Duke of York, Exclusionist, Glorious Revolution, James II-VII of England and Scotland, King Louis XIV of France, King Philip IV of Spain, Maria Beatrice of Modena, Popish Plot, Queen of England and Scotland, Titus Oates
Maria Beatrice of Modena (October 5, 1658 – May 7 1718) was queen of England, Scotland, and Ireland as the second wife of James II-VII (1633–1701). Maria Beatrice d’Este, the second but eldest surviving child of Alfonso IV, Duke of Modena, and his wife, Laura Martinozzi. A devout Roman Catholic, Maria Beatrice married the widower James, who was then the younger brother and heir presumptive of Charles II (1630–1685). She was uninterested in politics and devoted to James and their children, two of whom survived to adulthood: the Jacobite claimant to the thrones, James Francis Edward, and Louisa Maria.
The Duchess of York’s Catholic secretary, Edward Colman, was, in 1678, falsely implicated in a fictitious plot against the King by Titus Oates. The plot, known as the Popish Plot, led to the Exclusionist movement, which was headed by Anthony Ashley Cooper, 1st Earl of Shaftesbury. The Exclusionists sought to debar the Catholic Duke of York from the throne.
Their reputation in tatters, the Yorks were reluctantly exiled to Brussels, a domain of the King Felipe IV of Spain, ostensibly to visit Lady Mary—since 1677 the wife of Prince Willem III of Orange. Accompanied by her not yet three-year-old daughter Isabella and Lady Anne, the Duchess of York was saddened by James’s extra-marital affair with Catherine Sedley. Maria Beatrice’s spirits were briefly revived by a visit from her mother, who was living in Rome.

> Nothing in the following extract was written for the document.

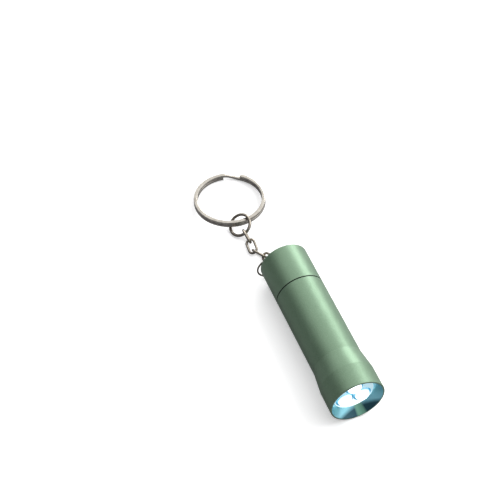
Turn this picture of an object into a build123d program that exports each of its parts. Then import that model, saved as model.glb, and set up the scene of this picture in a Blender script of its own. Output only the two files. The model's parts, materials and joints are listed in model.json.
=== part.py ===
"""Keychain flashlight: a turned aluminium tube with a screwed tail cap, a three-LED
lamp, four button cells, and a short chain with a split key ring.

Millimetres, +Z up. The torch lies on its side, lit end towards -Y, chain towards +Y,
and everything rests on Z = 0. Pieces inside the tube are drawn upright along a local
Z that starts at the tail face ("s"), then laid down together. The last step moves the
origin under the middle of the whole object.
"""
import os
from math import atan, cos, degrees, radians, sin

from build123d import *

# --- driving dimensions -------------------------------------------------------------
body_radius = 8.0            # tube and cap
head_radius = 8.88           # flared head
total_length = 58.0          # tail face to front rim
cap_length = 14.0            # tail face to the seam
flare_start = 43.3           # where the cone to the head begins
flare_end = 50.2             # where the cone meets the head
edge_round = 0.3             # tail edge
rim_round = 0.15             # outer edge of the front rim
seam_gap = 0.12              # free play between cap and barrel shoulder
seam_chamfer = 0.15          # broken edge on both sides of the seam
fit_gap = 0.05               # radial play of discs seated in a bore
running_gap = 0.07           # radial play of the pack that slides in the barrel
weld = 0.01                  # coaxial solids run this far into each other to join

cell_radius = 5.8            # LR44 button cell
cell_height = 5.4
cell_count = 4
cell_gap = 0.08              # play of a cell in the cradle
cell_step = 0.9              # the negative cap is this much smaller in radius
cell_step_height = 0.5
cell_round = 0.3
led_radius = 2.5             # 5 mm LED
led_flange_radius = 2.8
led_flange_height = 1.0
led_height = 8.6
led_hole_gap = 0.03          # play of an LED in the reflector
led_circle_radius = 3.3      # the three LEDs stand on this circle
led_count = 3
leg_side = 0.5               # square LED leg
leg_spread = 1.27            # from the LED's middle to each leg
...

Despite all the furore over Exclusionism, James ascended to his brother’s thrones easily upon the latter’s death, which occurred on February 6, 1685 possibly because the said alternative could provoke another civil war. Maria Beatrice sincerely mourned Charles, recalling in later life, “He was always kind to me.” Maria Beatrice and James’s £119,000 coronation, occurring on April 23, OS, Saint George’s day, was meticulously planned. Precedents were sought for Mary because a full-length joint coronation had not occurred since the ceremony performed for Henry VIII of England and Catherine of Aragon.
Maria Beatrice is primarily remembered for the controversial birth of James Francis Edward, her only surviving son. It was widely rumoured that he was a “changeling”, smuggled into the birth chamber in a warming pan, in order to perpetuate her husband’s Catholic Stuart dynasty. Although the accusation was almost certainly false, and the subsequent Privy Council investigation affirmed this, James Francis Edward’s birth was a contributing factor to the “Glorious Revolution”, the revolution which deposed James II and VII, and replaced him with Mary II, James II’s eldest protestant daughter from his first marriage to Anne Hyde (1637–1671). Mary II and her husband, Willem III of Orange, would reign jointly as “William III and Mary II”.

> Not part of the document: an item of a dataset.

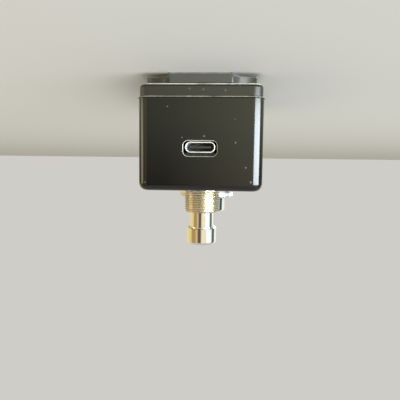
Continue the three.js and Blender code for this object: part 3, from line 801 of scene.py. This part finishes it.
def make_cover_screws():
    for index in range(1, 5):
        node = f"cover_screw_{index}"
        low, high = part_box(node)
        centre = (low + high) / 2
        base = low.z / MM
        screw = turned(f"cover_screw_head_{index}", [
            (0, base), (2.4, base), (2.68, base + 0.08), (2.75, base + 0.25), (1.45, base + 1.6),
            (1.4, high.z / MM - 0.8), (0.8, high.z / MM), (0, high.z / MM)],
            (centre.x, centre.y), closed=False, count=48)
        for turn in (0, math.pi / 2):
            blade = loft("blade", [
                rounded_rectangle(3.4 * MM, 0.72 * MM, 0.1 * MM, -0.5 * MM, 2),
                rounded_rectangle(1.5 * MM, 0.5 * MM, 0.1 * MM, 1.1 * MM, 2)])
            blade.data.transform(Matrix.Translation((centre.x, centre.y, low.z))
                                 @ Matrix.Rotation(turn + 0.4 * index, 4, "Z"))
            boolean(screw, blade)
        stands_for(screw, node)


# ---------------------------------------------------------------- threads, nuts and washers

def threaded(name, radius, pitch, start, end, bore, count=ROUND):
    """A bushing with a real helical thread from start to end, in millimetres about Z."""
    steps = 8
    depth = 0.55 * pitch
    rows = int((end - start) / pitch * steps) + 2 * steps
    vertices, faces = [], []

    def profile(step):
        share = (step % steps) / steps
        wave = 1 - abs(2 * share - 1)
        return radius - depth * min(max((0.88 - wave) / 0.76, 0), 1)

    for row in range(rows + 1):
        for i in range(count):
            z = start - pitch + row * pitch / steps + pitch * i / count
            r = profile(row)
            r = min(r, radius - max(0, z - (end - 0.45)), radius - max(0, start + 0.3 - z) * 0.8)
            z = min(max(z, start), end)
            vertices.append(polar(r, i / count, z))
    for row in range(rows):
        for i in range(count - 1):
            a = row * count + i
            faces.append((a, a + 1, a + 1 + count, a + count))
        a = row * count + count - 1
        b = (row + steps) * count
        if row + steps + 1 <= rows:
            faces.append((a, b, b + count, a + count))
    first = len(vertices)
    ends = [(radius - 0.45 - 0.02, end), (bore + 0.25, end), (bore, end - 0.25), (bore, start)]
    for r, z in ends:
        vertices += [polar(r, i / count, z) for i in range(count)]
    for ring in range(len(ends) - 1):
        for i in range(count):
            j = (i + 1) % count
            a, b = first + ring * count, first + (ring + 1) * count
            faces.append((a + i, a + j, b + j, b + i))
    return mesh_object(name, vertices, faces)


def polar(radius, turn, z):
    angle = 2 * math.pi * turn
    return Vector((radius * MM * math.cos(angle), radius * MM * math.sin(angle), z * MM))


def hex_nut(name, flats, hole, low, high):
    """A hexagon nut with two corners on X, chamfered on both faces, in millimetres about Z."""
    flat = flats / 2
    chamfer = math.tan(math.radians(30))

    def reach(i):
        return flat / math.cos(math.fmod(2 * math.pi * i / ROUND, math.pi / 3) - math.pi / 6)

    def ring(radius_of, z_of):
        points = []
        for i in range(ROUND):
            radius = radius_of(i)
            points.append(polar(radius, i / ROUND, z_of(radius)))
        return points

    def share(t):
        return lambda i: flat * 0.97 + (reach(i) - flat * 0.97) * t

    def top(radius):
        return high - max(0, radius - flat * 0.97) * chamfer

    def bottom(radius):
        return low + max(0, radius - flat * 0.97) * chamfer

    rings = [ring(lambda i: hole, lambda r: low + 0.25), ring(lambda i: hole, lambda r: high - 0.25),
             ring(lambda i: hole + 0.25, lambda r: high)]
    rings += [ring(share(t), top) for t in (0, 0.35, 0.7, 0.95)]
    rings += [ring(share(1), lambda r: top(r) - 0.06), ring(share(1), lambda r: bottom(r) + 0.06)]
    rings += [ring(share(t), bottom) for t in (0.95, 0.7, 0.35, 0)]
    rings.append(ring(lambda i: hole + 0.25, lambda r: low))
    return loft(name, rings, closed=True)


def washer(name, inner, outer, low, high, edge=0.12):
    return turned(name, [(inner, low), (outer - edge, low), (outer, low + edge), (outer, high - edge),
                         (outer - edge, high), (inner, high)], (0, 0))


def move(target, matrix):
    target.data.transform(matrix)
    return target


# ---------------------------------------------------------------- footswitch

def make_footswitch():
    axis = centre_of("footswitch_plunger")
    place = Matrix.Translation((axis.x, axis.y, 0))
    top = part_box("footswitch_bushing")[1].z / MM
    face = FACE / MM
    bushing = threaded("footswitch_thread", 6, 0.75, face - 2, top, 4.15)
    stands_for(move(bushing, place), "footswitch_bushing", smooth_angle=50)
    bushing.data.materials[0] = thread_material(axis, 6 * MM)
    nut_low, nut_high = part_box("footswitch_nut")
    nut_radius = (nut_high.x - nut_low.x) / 2 / MM
    nut = washer("footswitch_ring_nut", 6.02, nut_radius, face, nut_high.z / MM, 0.16)
    slots = loft("slots", [rounded_rectangle(20 * MM, 1.2 * MM, 0.1 * MM, z * MM)
                           for z in (face - 1, face + 3)])
    middle = turned("middle", [(nut_radius - 0.5, face - 2), (nut_radius - 0.5, face + 4)], (0, 0),
                    closed=False)
    boolean(slots, middle)
    slots.data.transform(Matrix.Rotation(math.radians(135), 4, "Z"))
    boolean(nut, slots)
    stands_for(move(nut, place), "footswitch_nut", smooth_angle=25)

    low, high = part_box("footswitch_plunger")
    tip, crown = low.z / MM, high.z / MM
    cap = crown - 5.8
    radius = 5.0
    edge = 1.1
    stem, groove, shaft = 2.3, 1.8, 4
    groove_low, groove_high, shoulder = 31.25, 31.95, 40.2
    profile = [(0, tip), (stem - 0.4, tip), (stem, tip + 0.4), (stem, groove_low),
               (groove, groove_low), (groove, groove_high), (stem, groove_high), (stem, shoulder),
               (shaft - 0.1, shoulder), (shaft, shoulder + 0.1), (shaft, cap - 0.12),
               (shaft + 0.06, cap), (radius - 0.14, cap), (radius, cap + 0.14),
               (radius, crown - edge - 0.06)]
    profile += [(radius - inset, crown - edge - 0.06 + rise) for inset, rise in rounded_edge(edge, 12)]
    profile += [(radius - 2.6, crown - 0.02), (0, crown)]
    plunger = turned("footswitch_button", profile, (0, 0), closed=False)
    stands_for(move(plunger, place), "footswitch_plunger")


# ---------------------------------------------------------------- level knob

def make_knob():
    axis = centre_of("level_knob_grip")
    place = Matrix.Translation((axis.x, axis.y, 0))
    low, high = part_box("level_knob_skirt")
    base, step = low.z / MM, high.z / MM
    flutes = 72
    count = flutes * 6

    def fluted(radius, z, depth):
        points = []
        for i in range(count):
            groove = depth * max(0, math.cos(2 * math.pi * i * flutes / count)) ** 2
            points.append(polar(radius - groove, i / count, z))
        return points

    rings = [fluted(10.2, base, 0), fluted(12.75, base, 0), fluted(12.9, base + 0.15, 0),
             fluted(12.9, base + 0.7, 0), fluted(12.7, base + 1.3, 0), fluted(12.2, base + 2.2, 0),
             fluted(11.95, base + 3.1, 0), fluted(11.9, base + 3.4, 0), fluted(11.9, base + 3.6, 0.28),
             fluted(11.9, step - 0.7, 0.28), fluted(11.85, step - 0.5, 0), fluted(11.6, step - 0.15, 0),
             fluted(11.2, step, 0), fluted(8.6, step, 0), fluted(8.5, step - 0.12, 0),
             fluted(6.95, step - 0.12, 0), fluted(6.95, step - 2.05, 0), fluted(10.2, step - 2.05, 0)]
    skirt = loft("level_knob_base", rings, closed=True)
    stands_for(move(skirt, place), "level_knob_skirt", smooth_angle=28)

    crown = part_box("level_knob_grip")[1].z / MM
    radius = 8.15
    profile = [(6.8, step - 2.1), (6.8, step + 0.03), (radius - 0.25, step + 0.03),
               (radius, step + 0.3), (radius - 0.1, crown - 1)]
    profile += [(radius - 0.1 - inset, crown - 1 + rise) for inset, rise in rounded_edge(1, 8)]
    profile += [(6.2, crown - 0.02), (5.9, crown - 0.16), (0, crown - 0.16)]
    grip = turned("level_knob_cap", profile + [(0, step - 2.1)], (0, 0), closed=True)
    slot = loft("slot", [rounded_rectangle(1.1 * MM, 6.8 * MM, 0.5 * MM, z * MM) for z in
                         (crown - 0.45, crown + 1)])
    slot.data.transform(Matrix.Translation((0, 4.9 * MM, 0)))
    boolean(grip, slot)
    stands_for(move(grip, place), "level_knob_grip")

    pointer = loft("level_knob_line", [rounded_rectangle(1.06 * MM, 6.3 * MM, 0.48 * MM, z * MM)
                                       for z in (crown - 0.5, crown - 0.1)])
    pointer.data.transform(Matrix.Translation((0, 4.65 * MM, 0)))
    bevel(pointer, 0.08 * MM, 2)
    stands_for(move(pointer, place), "level_knob_pointer")


# ---------------------------------------------------------------- light, sockets

def make_status_light():
    axis = centre_of("status_led")
    place = Matrix.Translation((axis.x, axis.y, 0))
    face = FACE / MM
    bezel = turned("status_light_ring", [
        (1.6, face - 2.4), (2.25, face - 2.4), (2.25, face), (3.0, face), (3.1, face + 0.1),
        (3.1, face + 0.45), (2.95, face + 0.68), (2.65, face + 0.86), (2.2, face + 0.9),
        (1.75, face + 0.78), (1.6, face + 0.6)], (0, 0))
    stands_for(move(bezel, place), "status_led_bezel")
    dome = [(1.5 * math.cos(a * math.pi / 20), face - 0.3 + 1.5 * math.sin(a * math.pi / 20))
            for a in range(11)]
    lens = turned("status_light_lens", [(0, face - 4.6), (1.9, face - 4.6), (1.9, face - 3.6),
                                        (1.5, face - 3.6), *dome[:-1], (0, face + 1.2)], (0, 0),
                  closed=False, count=48)
    stands_for(move(lens, place), "status_led")


def make_usb():
    low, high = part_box("usb_c_shell")
    centre = (low + high) / 2
    width, height, depth = high.x - low.x, high.z - low.z, high.y - low.y
    radius = height / 2 - 0.12 * MM
    wall = 0.3 * MM
    lip = wall / 2
    to_end = (Matrix.Translation((centre.x, low.y, centre.z)) @ Matrix.Rotation(-math.pi / 2, 4, "X"))

    def tube(inset, z):
        return rounded_rectangle(width - 2 * inset, height - 2 * inset, radius - inset, z, 12)

    shell = loft("usb_shell", [
        tube(0, depth), *[tube(lip - lip * math.cos(a), lip - lip * math.sin(a))
                          for a in (0, 0.4, 0.8, 1.2, math.pi / 2, 1.94, 2.34, 2.74, math.pi)],
        tube(wall, depth - wall)])
    stands_for(move(shell, to_end), "usb_c_shell")

    blade = loft("usb_tongue", [rounded_rectangle(w * MM, t * MM, t * MM / 2.2, z * MM, 4)
                                for w, t, z in ((6.3, 0.5, 0.65), (6.7, 0.7, 0.85), (6.7, 0.7, 5.1))])
    block = loft("block", [rounded_rectangle(8 * MM, 2.4 * MM, 0.9 * MM, z * MM, 6) for z in (5.1, 6.9)])
    boolean(blade, block, "UNION")
    stands_for(move(blade, to_end), "usb_c_tongue")
    contacts = bmesh.new()
    for side in (-1, 1):
        for i in range(12):
            x = (i - 5.5) * 0.5
            size = Matrix.Diagonal((0.26 * MM, 0.04 * MM, 3.4 * MM, 1))
            spot = Matrix.Translation(Vector((x, side * 0.35, 3.1)) * MM)
            bmesh.ops.create_cube(contacts, size=1, matrix=spot @ size)
    mesh = bpy.data.meshes.new("usb_contacts")
    contacts.to_mesh(mesh)
    contacts.free()
    strip = bpy.data.objects.new("usb_contacts", mesh)
    bpy.context.collection.objects.link(strip)
    added(move(strip, to_end), HOUSING, "contact_brass")


def make_jacks():
    for side, turn in (("right", math.pi / 2), ("left", -math.pi / 2)):
        axis = centre_of(f"jack_{side}_bushing")
        place = (Matrix.Translation((0, axis.y, axis.z)) @ Matrix.Rotation(turn, 4, "Y"))
        wall = (BODY_HIGH.x - RIM_PROUD) / MM
        bushing = threaded(f"jack_{side}_thread", 4.7, 0.75, wall - 2.2, wall + 2.9, 3.25)
        stands_for(move(bushing, place), f"jack_{side}_bushing", smooth_angle=50)
        ring = washer(f"jack_{side}_ring", 4.8, 6.9, wall + 0.02, wall + 0.52)
        stands_for(move(ring, place), f"jack_{side}_washer")
        nut = hex_nut(f"jack_{side}_hexagon", 12, 4.8, wall + 0.54, wall + 2.42)
        stands_for(move(nut, place), f"jack_{side}_nut", smooth_angle=25)


make_camera()
make_stage()
finish_cad_nodes()
make_housing()
make_cover()
make_pad()
make_cover_screws()
make_footswitch()
make_knob()
make_status_light()
make_usb()
make_jacks()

Exiled to France, the “Queen over the water”—as she was known among Jacobites call—Maria Beatrice lived with her husband and children at Château de Saint-Germain-en-Laye, provided by Louis XIV of France. Maria Beatrice was popular among Louis XIV’s courtiers; James, however, was considered a bore. In widowhood, Maria Beatrice spent time with the nuns at the Convent of Chaillot, frequently during summers with her daughter, Louisa Maria Teresa.
In 1701, when James II died, young James Francis Edward became king at age 13 in the eyes of the Jacobites. As he was too young to assume the nominal reins of government, Maria Beatrice represented him until he reached the age of 16. When young James Francis Edward was asked to leave France as part of the settlement from the Treaty of Utrecht in 1713, which ended the War of the Spanish Succession (1701–1714), Maria Beatrice of Modena stayed, despite having no family there, her daughter Louisa Maria Teresa having died of smallpox. Fondly remembered by her French contemporaries, Maria Beatrice died of breast cancer in 1718.